Stated exercise →
Quote the listing below word for word, stopping after the line that contains "return made(coil, RELIEF".

======== Supplied data

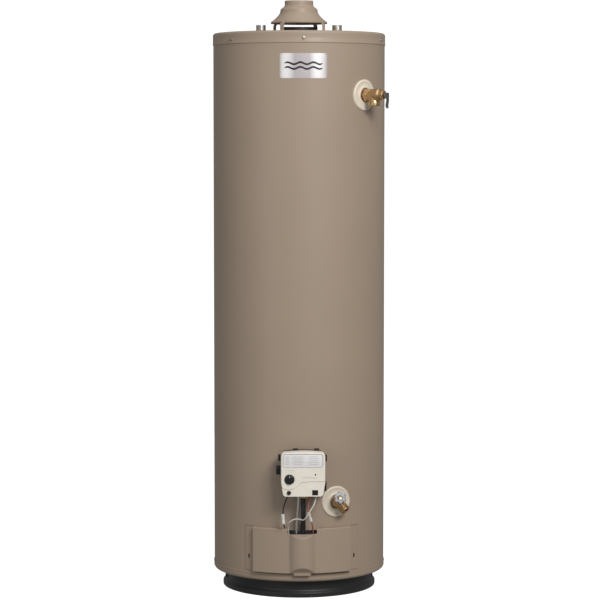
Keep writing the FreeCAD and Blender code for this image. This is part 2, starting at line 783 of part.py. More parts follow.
def relief_spring():
    helix = Part.makeHelix(4.6, 34.8, 7.6)
    ring = Part.Wire(Part.makeCircle(0.9, V(7.6, 0, 0), V(0, 1, 0.1)))
    coil = Part.Wire(helix.Edges).makePipeShell([ring], True, True)
    return made(coil, RELIEF * at(0, 0, 252.6))


def relief_lever():
    ears = []
    for x in (-5.4, 4.2):
        outline = [(-2.4, -5.2), (3.6, -10), (4.2, -10), (4.2, 4), (1, 5.6, 5.2), (-4, -2, 5.2)]
        frame = FreeCAD.Placement(V(x, 0, RELIEF_PIN), FreeCAD.Rotation(V(0, 0, 1), V(0, 1, 0),
                                                                         V(-1, 0, 0), "XYZ"))
        ears.append(plate(outline, 1.2, frame * at(0, 0, -1.2)))
    web = plate([(4.2, 5), (4.2, -18), (1.2, -28), (2.4, -34.4), (3.8, -34.2), (2.6, -28),
                 (5.4, -17.8), (5.4, 5)], 10.8,
                FreeCAD.Placement(V(5.4, 0, RELIEF_PIN), FreeCAD.Rotation(V(0, 0, 1), V(0, 1, 0),
                                                                          V(-1, 0, 0), "XYZ")))
    hole = cylinder(1.65, 20, at(-10, 0, RELIEF_PIN, (0, 1, 0), 90))
    return place(cut(fuse(*ears, web), hole), RELIEF)


def relief_lever_pin():
    pin = turned([(0, 0), (2.4, 0), (2.4, 1), (1.6, 1), (1.6, 12.4), (2, 12.4), (2, 13.2), (0, 13.2)])
    return place(pin, RELIEF * at(-6.5, 0, RELIEF_PIN, (0, 1, 0), 90))


def relief_probe():
    rod = turned([(0, 108), (4, 112), (5, 114), (5, 192), (8, 195), (8, 199), (4.4, 199), (4.4, 196),
                  (0, 196)])
    windows = box(30, 3, 3, at(0, 0, 193))
    return place(cut(rod, windows), RELIEF)


# ---- drain valve -------------------------------------------------------------------------------------------

DRAIN = outward(d.drain_angle, d.drain_height, d.drain_roll)
DRAIN_BODY = 245.0
DRAIN_STEM = tilted(DRAIN, 0, DRAIN_BODY, 35)
DRAIN_SPOUT = tilted(DRAIN, 0, DRAIN_BODY, -50)
HANDLE_FROM = 26.0


def ball(radius, placement):
    obj = doc.addObject("Part::Sphere", "Sphere")
    bind(obj, "Radius", radius)
    return place(obj, placement)


def drain_valve_body():
    inlet = turned([(0, 195), (12.3, 195), (13.35, 198), (13.35, 234), (11.5, 236), (11.5, 246), (0, 246)],
                   DRAIN)
    collar = hexagon(27, 5, DRAIN * at(0, 0, 233))
    bonnet = turned([(0, 0), (10.5, 0), (10.5, 13), (9, 14), (0, 14)], DRAIN_STEM)
    gland = hexagon(17.5, 6.5, DRAIN_STEM * at(0, 0, 14))
    spout = turned([(0, 0), (11.2, 0), (11.2, 13), (13.3, 14), (13.3, 29), (12.5, 30), (0, 30)], DRAIN_SPOUT)
    solid = fuse(inlet, collar, ball(14.5, DRAIN * at(0, 0, DRAIN_BODY)), bonnet, gland, spout)
    bores = [cylinder(8, 47, DRAIN * at(0, 0, 190)), cylinder(8.3, 40, DRAIN_SPOUT * at(0, 0, 5.6)),
             turned([(0, -13.3), (4.3, -13.3), (4.3, -5), (7.8, -5), (7.8, 10), (3.05, 10), (3.05, 40), (0, 40)],
                    DRAIN_STEM)]
    return cut(solid, *bores)


def drain_stem():
    return turned([(0, -2.6), (6, -2.6), (6, 0.6), (3, 1.6), (3, 33), (0, 33)], DRAIN_STEM)


def drain_washer():
    return turned([(0, -5), (7, -5), (7.2, -4.4), (7.2, -2.6), (0, -2.6)], DRAIN_STEM)


def drain_handle():
    r = 17.0
    wheel = turned([(3, 0), (6.5, 0), (7, 1.6), (r - 2.5, 1.6), (r, 2.6), (r, 4.4), (r - 2.5, 5.6), (7, 4.6),
                    (5.6, 6.4), (3, 6.4)])
    scallops = copies(cylinder(4.2, 20, at(number(r) + 2.2, 0, -5)), round_axis(range(0, 360, 60)))
    return place(cut(wheel, scallops), DRAIN_STEM * at(0, 0, HANDLE_FROM))


# ---- gas control -------------------------------------------------------------------------------------------

CONTROL = facing_front(0, 0, d.control_bottom)


def control_outline(inset):
    """The outline of the gas control, from its lower left, drawn in by an inset."""
    w, h, i = d.cover_width / 2, d.cover_height, inset
    return [(-(w - 13.5), i), (w - 13.5, i, 9.5), (w - 4.4 - i, 8 + i * 0.4), (w - i, 36),
            (w - i, h - 10, 10 - i), (w - 10, h - i, 380), (-(w - 10), h - i, 10 - i), (-(w - i), h - 10),
            (-(w - i), 36), (-(w - 4.4 - i), 8 + i * 0.4, 9.5)]


def front_plate(outline, y_from, y_to):
    """A plate facing the front, between two distances from the tank axis."""
    return plate(outline, y_to - y_from, CONTROL * at(0, 0, y_from))


def at_front(x, y, z=0):
    """A place on the gas control: right, up from its lower edge, and forward from the tank axis."""
    return CONTROL * at(x, y, z)


def gas_control_cover():
    front, back, wall = d.cover_front, d.cover_back, d.cover_wall
    outer = front_plate(control_outline(0), back, front)
    inner = front_plate(control_outline(number(wall)), back - 1, front - 4.5)
    step = [(-62, -5), (62, -5), (62, 39.5), (8, 39.5, 42.7), (-13.5, 33.7, -24.5), (-56.8, 32.8), (-62, 32.8)]
    recess = front_plate(step, front - 2, front + 2)
    window = front_plate(rounded(101.7, 34.2, 6, -0.6, 93.9), front - 0.9, front + 2)
    openings = [cylinder(12.9, 40, at_front(d.knob_x, d.knob_y, front - 20)),
                cylinder(5.3, 40, at_front(-36.7, 10, front - 20)),
                cylinder(2.2, 40, at_front(31.5, 57, front - 20)),
                box(15.2, 13.8, 60, at_front(30.7, 10, front - 20)),
                box(30, 8, 28, at_front(29, 0, back - 1))]
    return cut(outer, inner, recess, window, *openings)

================

Expected output →
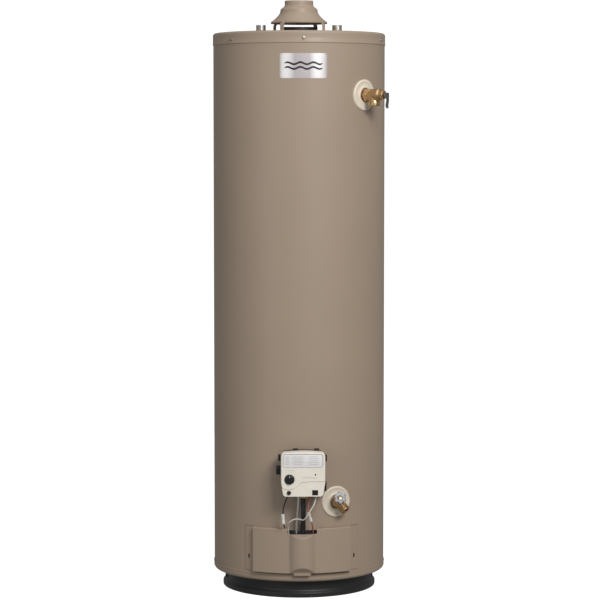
Keep writing the FreeCAD and Blender code for this image. This is part 2, starting at line 783 of part.py. More parts follow.
def relief_spring():
    helix = Part.makeHelix(4.6, 34.8, 7.6)
    ring = Part.Wire(Part.makeCircle(0.9, V(7.6, 0, 0), V(0, 1, 0.1)))
    coil = Part.Wire(helix.Edges).makePipeShell([ring], True, True)
    return made(coil, RELIEF * at(0, 0, 252.6))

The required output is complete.